A project aiming to eliminate so-called ‘zombie cells’ using a new group of drugs has received a grant of over £125,000 from national charity Heart Research UK.
The ageing process involves the build-up of senescent cells, which are commonly referred to as ‘zombie cells’. The project, at King’s College London, are aiming to eliminate these cells to reduce the risk of life-threatening disorders such as cardiovascular disease and cancer, which become more common when you age.
Leader of the project, Professor Georgina Ellison-Hughes at King’s College said: “The treatment of ‘senescent’ cells is an incredibly interesting area of research, and this project has the potential to change the way we treat a whole range of conditions.”
Zombie cells release chemicals that can be harmful to nearby cells, which eventually causes them to become senescent. The build up of these cells promotes ageing and age-related conditions.
Lab studies have shown that the eliminating zombie cells also improves conditions such as cataracts, diabetes, osteoporosis, Alzheimer’s and kidney problems. Overall, getting rid of zombie cells could ultimately improve poor physical function and extend lifespan.
“Ageing isn’t something we can control, but we may be able to reduce some of the risks that it poses to our health. We are extremely grateful to Heart Research UK for allowing us to undertake this vital research,” said Professor Ellison-Hughes.

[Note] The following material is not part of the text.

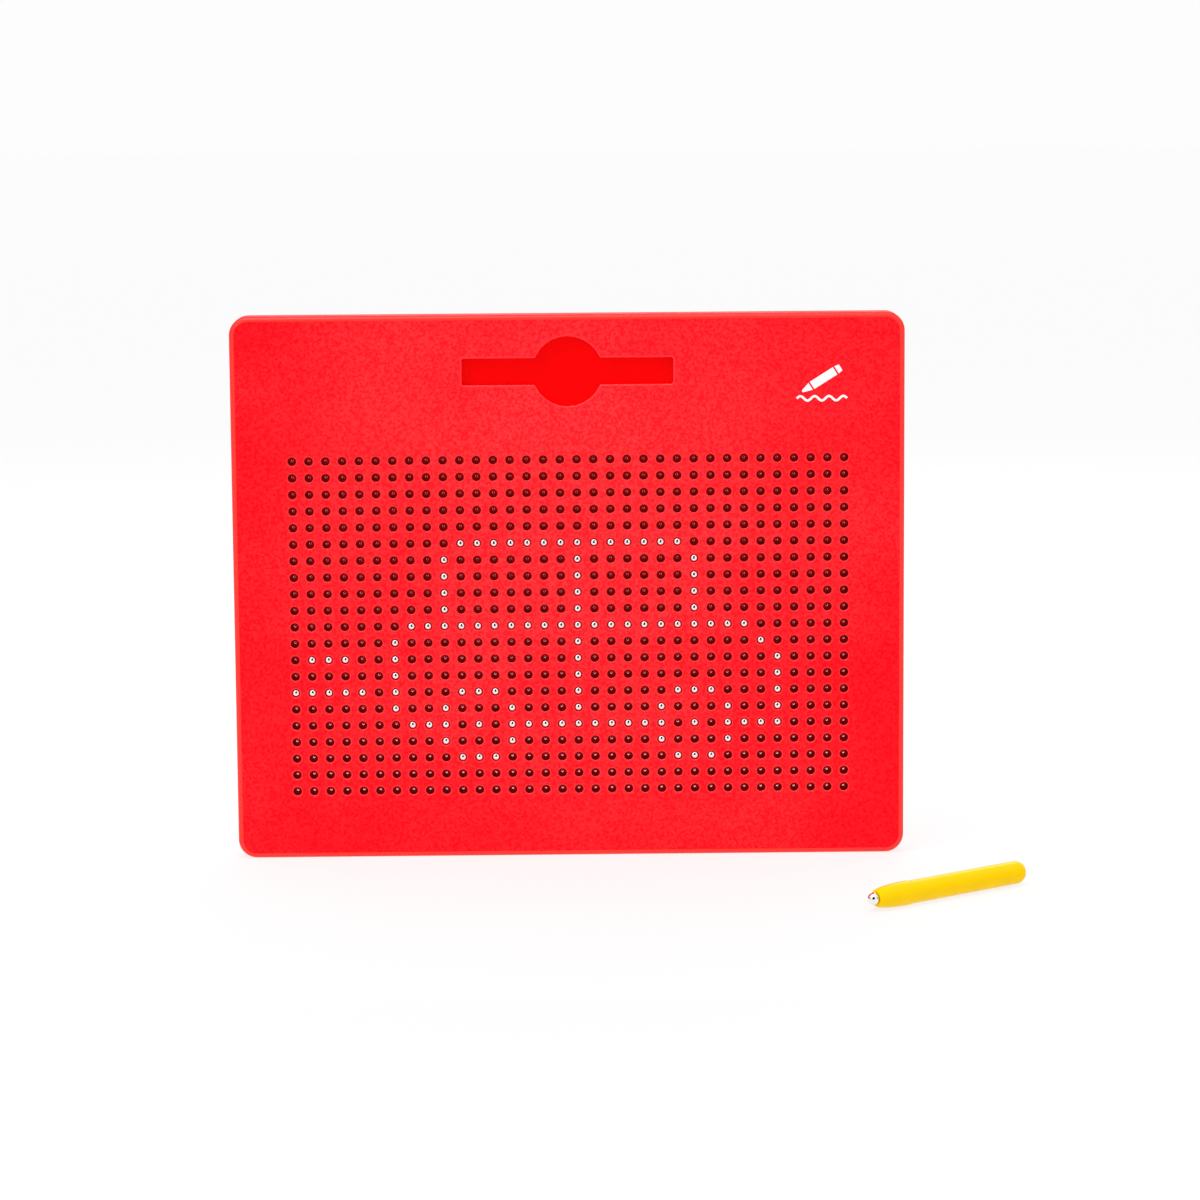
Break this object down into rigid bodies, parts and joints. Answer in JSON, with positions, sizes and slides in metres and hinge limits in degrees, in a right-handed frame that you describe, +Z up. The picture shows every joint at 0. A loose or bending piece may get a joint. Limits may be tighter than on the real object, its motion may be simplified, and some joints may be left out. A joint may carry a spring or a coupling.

The project will use a lab model where zombie human heart cells are grown together with healthy human heart cells. This will help researchers to understand how zombie cells are harmful to healthy heart cells, thus allowing tests of the effects of senolytic drugs, which will determine whether eliminating zombie cells improves the survival and growth of heart muscle cells and their ability to repair the heart.”
Kate Bratt-Farrar, chief executive of Heart Research UK said: “Our Translational research Project Grants are all about bridging the gap between laboratory-based scientific research and patient care – they aim to bring the latest developments to patients as soon as possible.”